Downside risks concentrate around discovery of additional breach scope beyond current disclosures, particularly if subsequent forensic investigation reveals customer environment compromises or indicates that source code vulnerabilities have been exploited in the wild against deployed F5 infrastructure. Regulatory sanctions from the Securities and Exchange Commission for disclosure timing issues or from European data protection authorities for GDPR violations would compound financial and reputational damage while signaling regulatory skepticism about F5's security governance. Customer defections to cloud-native alternatives would manifest first in services revenue deceleration and renewal rate compression, followed by product revenue growth slowdown if new customer acquisition stalls. The geopolitical dimension introduces wildcard scenarios where US-China technology tensions could elevate F5's breach into broader policy debates about supply chain security and critical infrastructure protection, potentially triggering enhanced regulatory oversight or government contract restrictions that would pressure the federal sector revenue base.
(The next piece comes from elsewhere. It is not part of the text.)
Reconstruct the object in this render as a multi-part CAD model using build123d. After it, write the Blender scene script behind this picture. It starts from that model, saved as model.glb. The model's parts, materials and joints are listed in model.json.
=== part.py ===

The ultimate resolution will depend on factors largely within management's control during the six to twelve months following disclosure: the velocity of transparent communication, the comprehensiveness of technical remediation, and the effectiveness of customer engagement to rebuild trust through demonstrated security leadership rather than reputation management. F5's financial strength provides the resources to execute a thorough response, but success requires cultural commitment to transparency that often proves more challenging than technical remediation. The breach represents a defining leadership test that will either reinforce F5's positioning as a resilient security infrastructure provider capable of learning from adversity, or accelerate a competitive erosion narrative that cloud providers have pursued for years through technical feature parity and bundled economics. The next several quarters will determine which trajectory prevails.